Papali'i signed a two-year contract with the Sydney Roosters ahead of the 2015 season. He did not feature for the first team that year however. Papali'i made his NRL debut for the Roosters from the bench against the South Sydney Rabbitohs on 8 April 2014, in round 6 of the 2016 season. He made one further first team appearance for the side, coming off the bench against Melbourne Storm in a 0–46 defeat.

===Lézignan Sangliers===
In November 2016, Papali'i joined Lézignan Sangliers in the premier French rugby league competition, the Elite One Championship, linking up with former NRL and Super League player Ben Pomeroy. He made his debut on 4 December 2016 against Carcassonne.
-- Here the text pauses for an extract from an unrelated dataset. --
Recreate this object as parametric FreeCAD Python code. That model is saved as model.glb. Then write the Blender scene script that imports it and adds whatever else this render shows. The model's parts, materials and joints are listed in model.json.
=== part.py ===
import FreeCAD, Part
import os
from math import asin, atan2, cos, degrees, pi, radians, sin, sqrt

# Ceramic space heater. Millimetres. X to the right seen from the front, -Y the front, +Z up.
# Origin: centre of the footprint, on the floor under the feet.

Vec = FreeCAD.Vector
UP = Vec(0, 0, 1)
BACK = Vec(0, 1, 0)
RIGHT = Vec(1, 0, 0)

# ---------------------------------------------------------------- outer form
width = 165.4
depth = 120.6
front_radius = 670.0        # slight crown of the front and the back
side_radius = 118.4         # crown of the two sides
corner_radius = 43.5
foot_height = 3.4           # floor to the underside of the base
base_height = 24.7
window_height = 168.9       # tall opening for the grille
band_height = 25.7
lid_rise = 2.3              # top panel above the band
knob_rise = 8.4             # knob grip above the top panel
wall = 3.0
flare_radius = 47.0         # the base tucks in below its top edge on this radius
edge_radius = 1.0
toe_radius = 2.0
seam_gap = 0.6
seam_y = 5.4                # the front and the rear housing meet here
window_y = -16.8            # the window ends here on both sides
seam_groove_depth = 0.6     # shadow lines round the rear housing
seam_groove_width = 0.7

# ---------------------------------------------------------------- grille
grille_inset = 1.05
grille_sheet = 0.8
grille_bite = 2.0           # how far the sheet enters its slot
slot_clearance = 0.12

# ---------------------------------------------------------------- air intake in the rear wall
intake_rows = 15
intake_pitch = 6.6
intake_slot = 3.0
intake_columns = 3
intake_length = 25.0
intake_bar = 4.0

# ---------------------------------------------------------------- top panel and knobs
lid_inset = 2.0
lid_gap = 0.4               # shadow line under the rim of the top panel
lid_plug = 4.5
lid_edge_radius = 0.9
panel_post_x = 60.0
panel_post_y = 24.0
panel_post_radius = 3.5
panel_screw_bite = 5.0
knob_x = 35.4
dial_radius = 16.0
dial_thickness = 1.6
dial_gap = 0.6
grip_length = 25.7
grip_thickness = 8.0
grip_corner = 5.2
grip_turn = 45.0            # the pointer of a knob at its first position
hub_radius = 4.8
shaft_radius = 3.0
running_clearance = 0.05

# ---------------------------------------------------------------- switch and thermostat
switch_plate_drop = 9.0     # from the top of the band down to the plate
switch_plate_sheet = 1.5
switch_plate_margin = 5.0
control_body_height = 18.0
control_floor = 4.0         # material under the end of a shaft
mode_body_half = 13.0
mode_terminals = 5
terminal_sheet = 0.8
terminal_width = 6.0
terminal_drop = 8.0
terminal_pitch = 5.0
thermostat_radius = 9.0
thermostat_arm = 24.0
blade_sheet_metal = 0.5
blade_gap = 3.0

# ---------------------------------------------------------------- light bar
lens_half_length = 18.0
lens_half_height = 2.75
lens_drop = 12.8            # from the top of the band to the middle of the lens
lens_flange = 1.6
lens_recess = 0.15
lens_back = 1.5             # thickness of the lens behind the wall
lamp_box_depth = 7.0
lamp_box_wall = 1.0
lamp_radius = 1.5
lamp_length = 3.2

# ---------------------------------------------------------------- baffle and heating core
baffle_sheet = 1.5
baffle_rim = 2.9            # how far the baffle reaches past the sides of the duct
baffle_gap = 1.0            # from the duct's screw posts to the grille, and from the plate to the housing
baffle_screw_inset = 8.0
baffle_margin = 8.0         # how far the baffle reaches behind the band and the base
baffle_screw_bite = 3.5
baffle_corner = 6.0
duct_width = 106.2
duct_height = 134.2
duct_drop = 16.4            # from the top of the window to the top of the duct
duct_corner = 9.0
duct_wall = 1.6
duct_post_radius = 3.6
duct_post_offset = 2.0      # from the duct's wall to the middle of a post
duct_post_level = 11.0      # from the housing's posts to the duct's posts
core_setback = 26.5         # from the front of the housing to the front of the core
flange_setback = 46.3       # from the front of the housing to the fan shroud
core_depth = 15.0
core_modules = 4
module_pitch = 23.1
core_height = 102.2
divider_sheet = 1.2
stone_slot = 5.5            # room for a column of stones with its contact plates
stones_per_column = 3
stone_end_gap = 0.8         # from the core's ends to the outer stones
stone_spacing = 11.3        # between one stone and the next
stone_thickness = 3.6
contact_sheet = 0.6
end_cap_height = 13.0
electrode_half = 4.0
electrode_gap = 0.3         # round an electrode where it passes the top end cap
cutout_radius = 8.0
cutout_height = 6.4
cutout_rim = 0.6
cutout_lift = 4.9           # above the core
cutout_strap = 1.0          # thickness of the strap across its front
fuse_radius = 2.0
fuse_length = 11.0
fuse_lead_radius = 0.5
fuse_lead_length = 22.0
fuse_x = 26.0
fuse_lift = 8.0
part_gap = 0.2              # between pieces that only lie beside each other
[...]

Lézignan finished top of the league in the regular season, but lost the final of the 2016–17 Championship to the Limoux Grizzlies. During his season with the side, Papali'i featured 13 times and scored 40 points.

===Switch to union===
After playing for Lézignan for a season, Papali'i returned to New Zealand. He began playing amateur rugby league with his old junior side Pt Chevalier Pirates, playing in Auckland Rugby League's Fox Memorial competition in 2017 and 2018. The Pirates reached the Grand Finals in both seasons, winning in 2018.

In 2019, he decided to switch codes and joined Auckland-based rugby union side Waitakere. Papali'i's form at club level brought him to attention of the Bay of Plenty Steamers, who signed him for the 2019 Mitre 10 Cup. His move to the Steamers also saw him join Baywide Championship side, Greerton Marist, for the remainder of their season. Papali'i made his debut for the Steamers on 11 August 2019 against Otago, scoring a try on his debut. He played five times for the side in the regular season as they topped the Championship Division, but did not feature in the play-offs as the Steamers won the title to earn promotion.

===Connacht===
In July 2020, it was announced that Papali'i had signed with Irish provincial side Connacht. His signing came as Connacht's league, the Pro14, was in the midst of an indefinite hiatus due to the coronavirus pandemic. Papali'i made his first appearance for the side in the second game after the restart, an interprovincial derby against Munster. His debut was marred by a red card after 25 minutes, for a high tackle on Lions scrum-half Conor Murray.

Despite a problematic introduction to Pro 14 Rugby, whereby a second Red Card in only his third game back from suspension against Zebre lead to a five week ban. Papali'i's strong carrying game and big hits were making a big impression on fans and management alike. Such that an additional years contract with Connacht was announced on May 4, 2021.